By rediscovering the potential of humor, Democrats have unwittingly provided Republicans, too, with new opportunities. Whoopi Goldberg’s monologue at a Kerry fund-raiser last month - during which she turned the president’s name into a sexual pun - may have gotten a few laughs, or even attracted a few donations. But it was a windfall for the Bush cause, which kept it in play for days as evidence that Mr. Kerry doesn’t "share the same values" as the rest of America.

Even without Republican commentary, Bush jokes can serve to confuse the political issue. Is the president a simple-minded son of privilege who lucked his way into the White House? Then maybe he shouldn’t be held responsible for the effects of his administration. And certainly he can’t be a sinister mastermind of global domination. For some viewers, that was the problem with "Fahrenheit 9/11": if Mr. Bush is anywhere near as dumb as the film makes him out to be, how could he pull off the devious plot it attributes to him?

"I think the caricature of Bush as a bumbler has helped him more than it’s helped us," says Mike Feldman, a Democratic strategist who as a top adviser to Al Gore in 2000 saw this phenomenon first-hand. "My own view is that we need to be talking about him in a different way, which has started to catch on in this cycle: he knows exactly what he’s doing, he’s very calculating about it and he’s just not looking out for you."
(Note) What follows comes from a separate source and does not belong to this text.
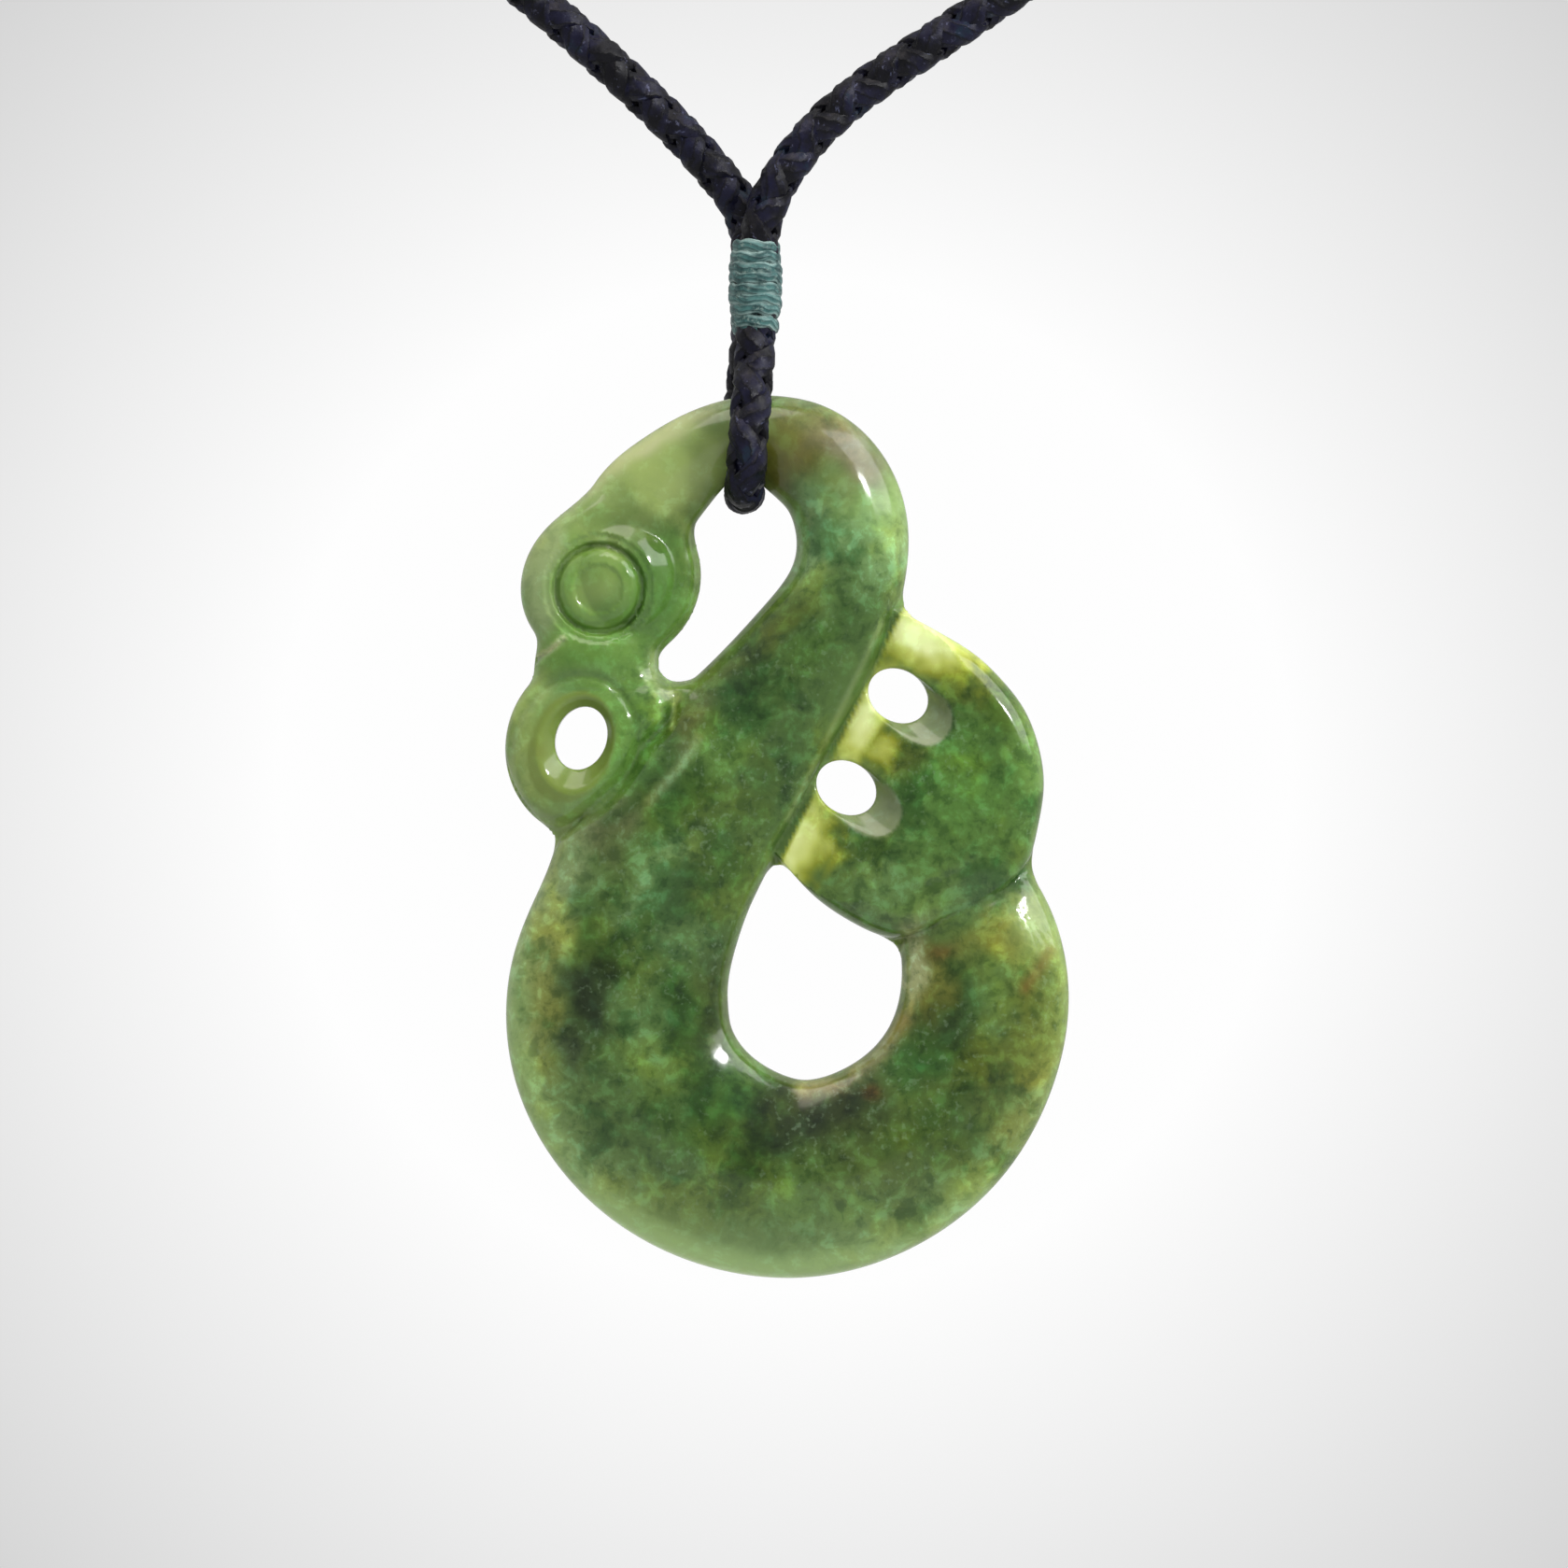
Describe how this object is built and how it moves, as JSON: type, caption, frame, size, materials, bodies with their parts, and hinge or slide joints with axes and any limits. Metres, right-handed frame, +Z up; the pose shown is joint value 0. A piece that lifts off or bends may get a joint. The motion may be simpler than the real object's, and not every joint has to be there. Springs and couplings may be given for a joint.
{
  "type": "manaia pendant necklace",
  "caption": "Flat carved jade manaia with a ringed eye, curled limb and pierced fin, hung by its arch from a plaited neck cord bound with thread.",
  "frame": {"origin": "underside of the back tie at the top of the neck loop, where the necklace rests on a neck or a peg", "axes": "+Z up the hanging loop, +X to the right seen from the front, the carved front faces -Y"},
  "size_m": [0.1482, 0.0104, 0.1983],
  "materials": {
    "jade": "polished translucent nephrite, mottled green",
    "cord": "waxed dark navy plait",
    "thread": "waxed teal grey thread"
  },
  "bodies": {
    "root": {"jade_manaia": "jade", "cord": "cord", "whipping": "thread", "back_tie": "thread"}
  },
  "joints": []
}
But perhaps the greatest limitation of the Bush joke as a political tool is that its audience is self-selecting. "Humor is used to incite the faithful, not convince swing voters," says MoveOn’s Laura Dawn. Or as David Cross, a comedian who has performed on behalf of several anti-Bush groups this year, concedes: "I don’t have any illusions that I’m going to change anybody’s minds - unless they just came out of a coma. The last two years I’ve been mostly preaching to the choir." But at least the choir is laughing.